Voici pourquoi et comment cela fonctionne :
Distinction entre l'obligation de sécurité et le harcèlement moral
C'est un point très important en droit du travail, confirmé par la jurisprudence de la Cour de cassation (notamment par un arrêt du 6 décembre 2017, n° 16-10.886, ou plus récemment le 8 janvier 2025, n°23-19.996) :
Manquement à l'obligation de sécurité (article L. 4121-1 du Code du travail) :
L'employeur a une obligation de résultat d'assurer la sécurité et de protéger la santé physique et mentale de ses salariés. Cela signifie qu'il doit prendre toutes les mesures nécessaires pour prévenir les risques professionnels, y compris les risques psychosociaux. S'il n'a pas mis en place les mesures de prévention adéquates ou s'il n'a pas réagi efficacement après avoir été informé d'une situation de souffrance au travail, il peut être condamné pour manquement à cette obligation. Cette condamnation porte sur le fait que l'employeur n'a pas pris les mesures suffisantes pour prévenir ou faire cesser une situation, qu'elle soit ou non qualifiée de harcèlement moral.
Harcèlement moral (article L. 1152-1 du Code du travail) :
Le harcèlement moral, lui, se caractérise par des agissements répétés qui ont pour objet ou pour effet une dégradation des conditions de travail susceptible de porter atteinte aux droits et à la dignité du salarié, d'altérer sa santé physique ou mentale ou de compromettre son avenir professionnel. Il s'agit de la nature même des agissements subis par le salarié.
Ces deux notions sont distinctes et ne se confondent pas :
Un employeur peut être condamné pour manquement à son obligation de sécurité même s'il n'y a pas eu de harcèlement moral caractérisé (par exemple, il y a eu une situation de mal-être qu'il n'a pas gérée).
À l'inverse, il peut y avoir harcèlement moral sans que l'employeur ait pu éviter les agissements, mais il reste responsable du fait que ces agissements aient eu lieu.
Souvent, les deux sont liés : si un salarié est victime de harcèlement moral, l'employeur, s'il n'a pas pris toutes les mesures pour le prévenir ou y mettre fin, manquera aussi à son obligation de sécurité.

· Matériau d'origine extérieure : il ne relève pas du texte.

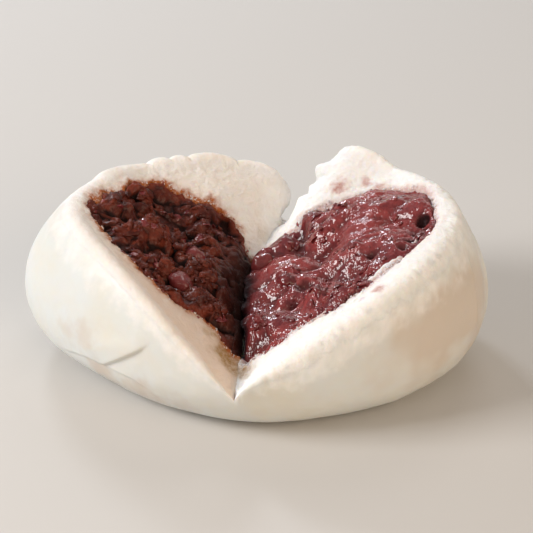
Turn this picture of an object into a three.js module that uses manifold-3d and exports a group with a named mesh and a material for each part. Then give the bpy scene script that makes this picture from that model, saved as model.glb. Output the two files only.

L'autorité de la chose jugée
Le principe de l'autorité de la chose jugée signifie que l'on ne peut pas juger deux fois la même affaire entre les mêmes parties, pour la même cause et sur le même objet.
Cependant, comme l'obligation de sécurité et le harcèlement moral sont des fondements juridiques distincts, même s'ils reposent sur des faits similaires et la même période, une condamnation pour l'un ne fait pas obstacle à une action pour l'autre.
Si le premier jugement a statué uniquement sur le manquement à l'obligation de sécurité, il n'a pas jugé de manière définitive la question de l'existence du harcèlement moral en tant que tel.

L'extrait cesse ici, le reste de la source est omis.